No comparisons against GPT-4 except on three benchmarks where PaLM 2 does better...

reaperman · on May 10, 2023

I can't think of a paper where Google didn't present sparse or entirely lacking metrics vs. its peers. They do a good job of presenting architectures that they're excited about internally, enough detail to take the concepts and run with them. They also do a good job of showing why the new architecture is generally viable. They just miss out on detailed benchmark comparisons is all. And model weights, obviously, but there's still enough information to generally reproduce the concept.

I'm personally extremely excited about anything related to PaLM or google's multi-modal efforts. They're almost always worth the read.

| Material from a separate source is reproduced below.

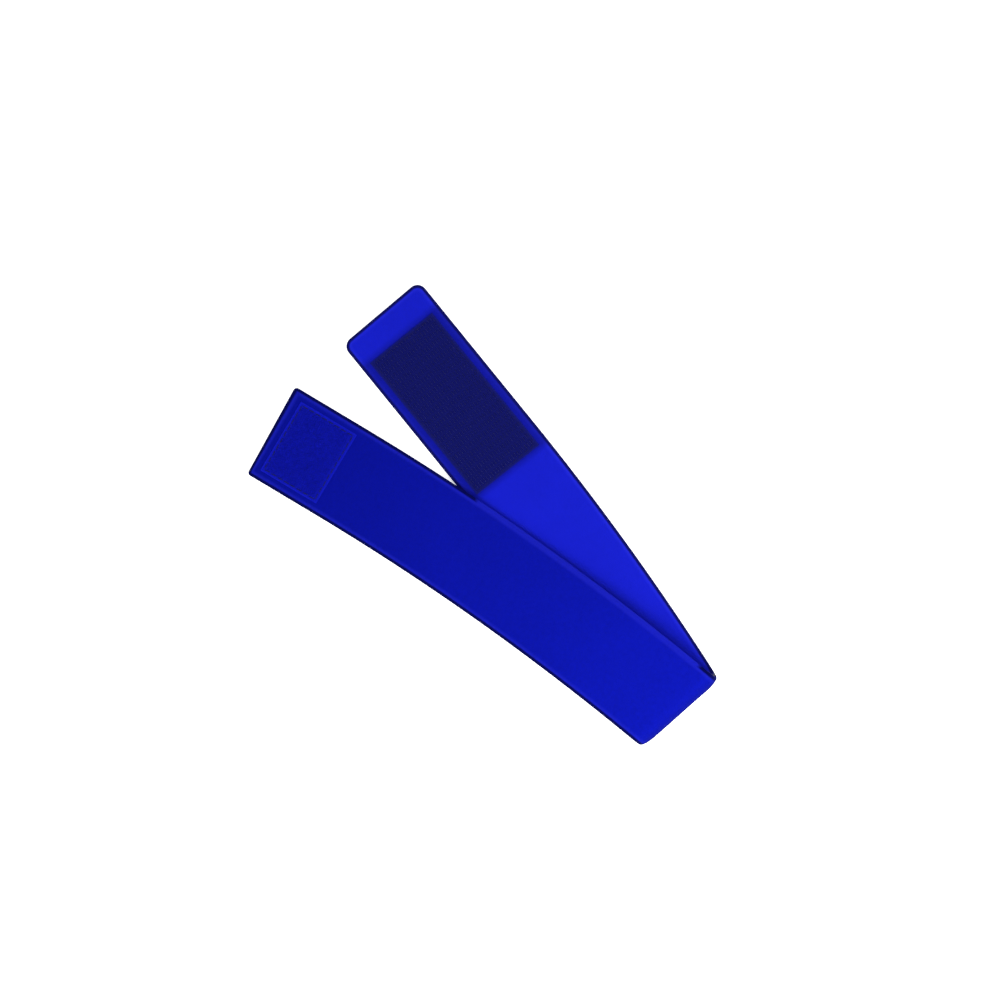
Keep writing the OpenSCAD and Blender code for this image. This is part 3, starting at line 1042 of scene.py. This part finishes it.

tempusalaria · on May 10, 2023

Most of the GPT-4 benchmarks from their report were things like AP tests or leer code scores. Which aren’t benchmarks that can be compared by a different set of researchers as you don’t know the constituent parts of the test to run

YetAnotherNick · on May 10, 2023

GPT-4 report has MMLU score, which is believed to one of the most important metric for question answering task. GPT-4 MMLU score is slightly higher than PaLM 2(86 vs 81). Google didn't compare it in with PaLM 2 in this paper.

in3d · on May 11, 2023

86 vs 81 is not slightly higher. It’s 26% fewer wrong answer.

pama · on May 10, 2023

Table 2 of the OpenAI report had 7 public benchmarks and figure 5 had another 27.